**What to work on**
Search the material for the string "from", then report how many lines hold it, with no other text.

## START Listed records

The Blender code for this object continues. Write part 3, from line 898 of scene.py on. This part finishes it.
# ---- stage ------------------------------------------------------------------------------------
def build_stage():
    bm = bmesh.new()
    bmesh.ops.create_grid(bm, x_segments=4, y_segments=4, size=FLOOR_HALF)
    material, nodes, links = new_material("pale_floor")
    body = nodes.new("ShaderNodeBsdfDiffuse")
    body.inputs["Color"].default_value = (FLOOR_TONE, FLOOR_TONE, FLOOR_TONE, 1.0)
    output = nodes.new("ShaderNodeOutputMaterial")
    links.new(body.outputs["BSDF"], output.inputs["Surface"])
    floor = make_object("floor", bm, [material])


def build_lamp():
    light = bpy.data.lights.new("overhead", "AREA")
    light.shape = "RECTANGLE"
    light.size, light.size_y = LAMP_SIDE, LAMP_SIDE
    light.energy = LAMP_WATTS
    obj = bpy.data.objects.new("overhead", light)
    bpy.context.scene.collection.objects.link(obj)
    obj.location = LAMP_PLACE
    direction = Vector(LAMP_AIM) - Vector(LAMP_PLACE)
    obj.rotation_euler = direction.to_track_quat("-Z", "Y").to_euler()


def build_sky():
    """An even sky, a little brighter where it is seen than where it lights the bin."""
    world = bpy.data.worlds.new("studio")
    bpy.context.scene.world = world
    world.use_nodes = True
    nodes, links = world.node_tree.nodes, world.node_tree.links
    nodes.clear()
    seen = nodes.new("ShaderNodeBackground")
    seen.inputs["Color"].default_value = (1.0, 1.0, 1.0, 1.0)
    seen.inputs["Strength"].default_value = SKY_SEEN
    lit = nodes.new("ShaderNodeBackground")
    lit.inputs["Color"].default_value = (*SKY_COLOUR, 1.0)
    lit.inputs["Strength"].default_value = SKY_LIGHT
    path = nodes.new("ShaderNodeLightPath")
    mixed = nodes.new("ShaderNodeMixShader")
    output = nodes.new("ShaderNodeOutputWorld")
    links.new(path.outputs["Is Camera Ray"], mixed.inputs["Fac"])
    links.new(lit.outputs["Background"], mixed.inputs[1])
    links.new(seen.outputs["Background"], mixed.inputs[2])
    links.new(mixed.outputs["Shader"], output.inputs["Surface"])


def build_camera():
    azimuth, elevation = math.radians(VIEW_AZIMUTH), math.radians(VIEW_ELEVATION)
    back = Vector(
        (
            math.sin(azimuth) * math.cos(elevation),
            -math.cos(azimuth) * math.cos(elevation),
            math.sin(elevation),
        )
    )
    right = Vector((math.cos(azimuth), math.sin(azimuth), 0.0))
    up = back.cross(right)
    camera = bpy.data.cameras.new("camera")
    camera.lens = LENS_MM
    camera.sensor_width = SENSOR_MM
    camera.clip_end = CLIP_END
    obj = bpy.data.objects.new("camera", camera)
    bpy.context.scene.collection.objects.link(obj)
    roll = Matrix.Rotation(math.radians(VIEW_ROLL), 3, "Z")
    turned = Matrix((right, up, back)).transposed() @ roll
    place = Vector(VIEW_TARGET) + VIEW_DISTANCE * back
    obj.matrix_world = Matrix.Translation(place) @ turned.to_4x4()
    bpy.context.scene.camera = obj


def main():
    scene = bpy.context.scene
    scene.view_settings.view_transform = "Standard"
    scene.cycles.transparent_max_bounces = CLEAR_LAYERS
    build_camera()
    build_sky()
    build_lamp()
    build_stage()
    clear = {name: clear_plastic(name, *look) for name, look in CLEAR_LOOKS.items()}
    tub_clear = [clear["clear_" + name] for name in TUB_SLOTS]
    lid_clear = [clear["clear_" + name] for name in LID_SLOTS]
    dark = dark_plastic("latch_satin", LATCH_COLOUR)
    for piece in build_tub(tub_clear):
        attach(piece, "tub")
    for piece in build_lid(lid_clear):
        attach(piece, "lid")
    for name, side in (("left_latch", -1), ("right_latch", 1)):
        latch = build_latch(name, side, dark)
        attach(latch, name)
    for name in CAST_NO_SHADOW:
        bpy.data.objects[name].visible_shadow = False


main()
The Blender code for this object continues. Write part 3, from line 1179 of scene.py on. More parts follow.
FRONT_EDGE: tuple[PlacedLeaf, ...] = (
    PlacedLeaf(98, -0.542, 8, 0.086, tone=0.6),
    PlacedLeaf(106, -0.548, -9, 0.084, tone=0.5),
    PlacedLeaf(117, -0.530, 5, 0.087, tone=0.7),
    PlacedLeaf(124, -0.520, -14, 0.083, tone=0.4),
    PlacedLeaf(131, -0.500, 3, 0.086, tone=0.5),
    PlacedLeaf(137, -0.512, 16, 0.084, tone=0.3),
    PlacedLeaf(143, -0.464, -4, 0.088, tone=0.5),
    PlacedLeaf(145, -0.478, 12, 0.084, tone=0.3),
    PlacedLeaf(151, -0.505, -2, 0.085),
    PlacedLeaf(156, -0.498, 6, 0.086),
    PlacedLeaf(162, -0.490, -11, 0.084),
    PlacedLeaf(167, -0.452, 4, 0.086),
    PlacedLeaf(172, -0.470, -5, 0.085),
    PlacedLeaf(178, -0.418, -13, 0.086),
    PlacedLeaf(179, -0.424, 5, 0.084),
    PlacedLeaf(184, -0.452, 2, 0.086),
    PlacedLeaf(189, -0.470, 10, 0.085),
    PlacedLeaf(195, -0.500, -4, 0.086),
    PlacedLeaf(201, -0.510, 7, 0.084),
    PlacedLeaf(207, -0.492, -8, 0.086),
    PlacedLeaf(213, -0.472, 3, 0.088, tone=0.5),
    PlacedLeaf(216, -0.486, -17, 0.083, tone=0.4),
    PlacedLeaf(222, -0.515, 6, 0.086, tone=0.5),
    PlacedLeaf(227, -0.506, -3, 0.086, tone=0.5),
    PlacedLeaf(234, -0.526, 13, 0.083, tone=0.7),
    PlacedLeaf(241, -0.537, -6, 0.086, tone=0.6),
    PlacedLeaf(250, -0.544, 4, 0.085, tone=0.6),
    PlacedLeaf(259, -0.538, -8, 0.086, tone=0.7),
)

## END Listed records

**Result of the task**
2